Le chambardement des collections qui aura duré plus de deux ans n’aura pas servi qu’à faire de simples retouches cosmétiques. Orsay a subi des rénovations en profondeur. Si l’immense salle principale de l’ancienne gare surplombée par l’horloge de plus d’un siècle demeure familière à notre œil en dépit d’une réorganisation de la position des sculptures de Rodin, Maillol, Claudel et Bourdelle, on plonge dans un univers métamorphosé rayon toiles de maîtres.
Relief nouveau
Dans la galerie des impressionnistes située au 5e étage où trônent comme des frères les Renoir, Monet, Manet, Cézanne et Degas, les planchers de bois foncés, les murs repeints de couleurs sombres et des lampes Solux à intensité variable braquées directement sur les tableaux donnent un relief insoupçonnés aux œuvres.
Les Cathédrales de Monet illuminent comme si elles étaient baignées de soleil. Le déjeuner sur l’herbe – celui de Manet – happe l’œil comme jamais, tandis que Raboteurs de parquet, de Caillebotte, semble greffée au musée. Comprendre ici que l’on a installé la toile de façon à ce que les lattes de bois du plancher de la salle d’exposition d’Orsay soient dans le même angle que celles rabotées par les ouvriers sur la peinture de l’artiste. L’effet de continuité est très réussi.
Plusieurs tableaux laissent de fortes impressions dans d’autres ailes : le portrait Robert de Montesquiou (Boldini), en raison de la précision de son trait et ses lignes fluides ; L’Église d’Auvers-sur-Oise vue du Chevet (Van Gogh), dont le ciel est un feu d’artifices de nuances de bleus ; et presque tous les maîtres exposés dans la salle des néo-impressionnistes (Signac, Seurat), qui utilisaient la technique de pointillisme.
Gigantisme
Cela dit, difficile de trouver plus impressionnant que la gigantesque salle consacrée à Courbet qui comprend quelques-uns de ses tableaux-phares tels L’Atelier du peintre, Un enterrement à Ornans et L’Hallali du cerf (magnifique). On dit gigantesque sans surenchère, car on parle ici de toiles qui font plus de trois mètres de haut sur plus de cinq ou six mètres de large. Imaginez la dimension de la salle…
Nous sommes tous attirés par la peinture pour des raisons différentes. Certains préfèrent ce que les artistes montrent : portraits, natures mortes, grandes fresques, paysages à couper le souffle, scènes de la vie quotidienne. D’autres sont fascinés par la recherche des couleurs, leur complémentarité, leur brillance, leur patine, leur texture. Certains, finalement, aiment ce que la peinture symbolise.

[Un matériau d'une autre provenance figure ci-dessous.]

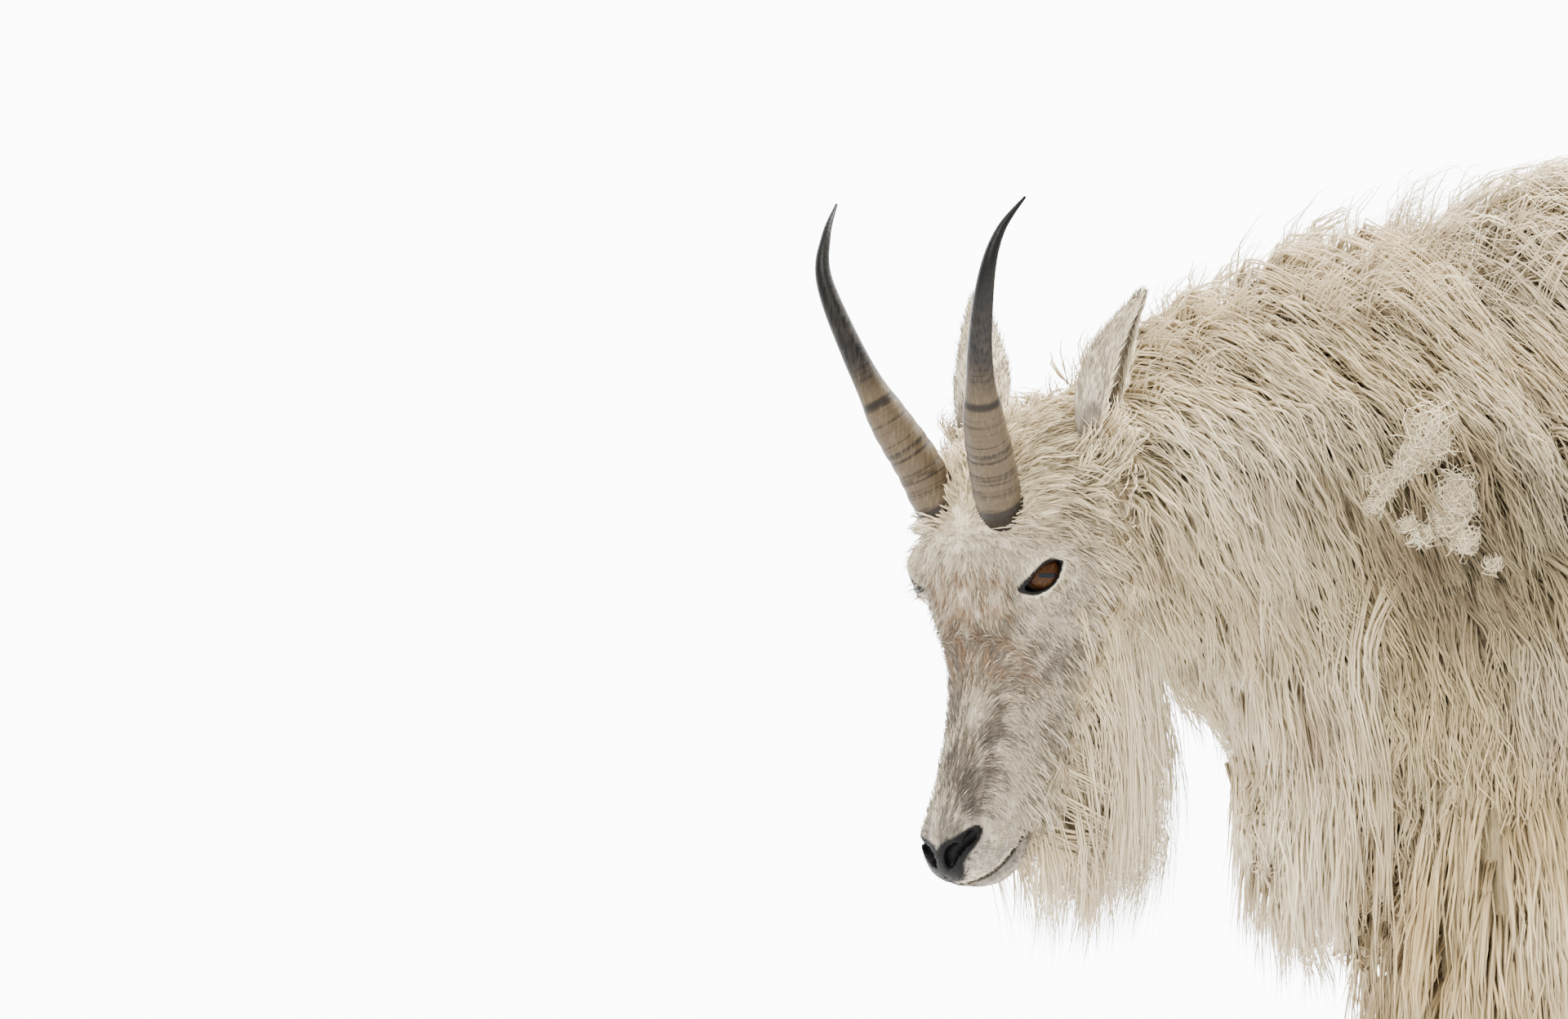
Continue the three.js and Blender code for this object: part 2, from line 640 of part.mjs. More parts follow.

Ses courants d’inspiration : impressionnisme, néo-impressionnisme, post-impressionnisme, symbolisme, réalisme, orientalisme, Nabis, Art nouveau, décors modernes… Orsay a tout ça.
Quelques havres gastronomiques, aussi. Le restaurant du premier étage, classé monument historique, est de surcroît d’une rare beauté. Plus convivial et entièrement rénové, le café de l’Horloge vous offre des éclairs de la dimension des œuvres de Courbet, c’est-à-dire, énormes. Vous avez déjà bouffé un éclair au chocolat de plus d’un pied de long ? Je vous assure que vous n’allez pas en manger un second.
Ça donne néanmoins de l’énergie pour poursuivre la visite qui se décline sur plusieurs étages, de profiter de la vue de Paris à travers les horloges de l’ancienne gare dans le pavillon Amont rénové, de « marcher » au dessus du quartier de l’Opéra Garnier réduit en une maquette que l’on observe à travers un plancher translucide, et de s’arrêter, souvent longuement, pour admirer des sculptures massives comme la Porte de l’enfer, de Rodin.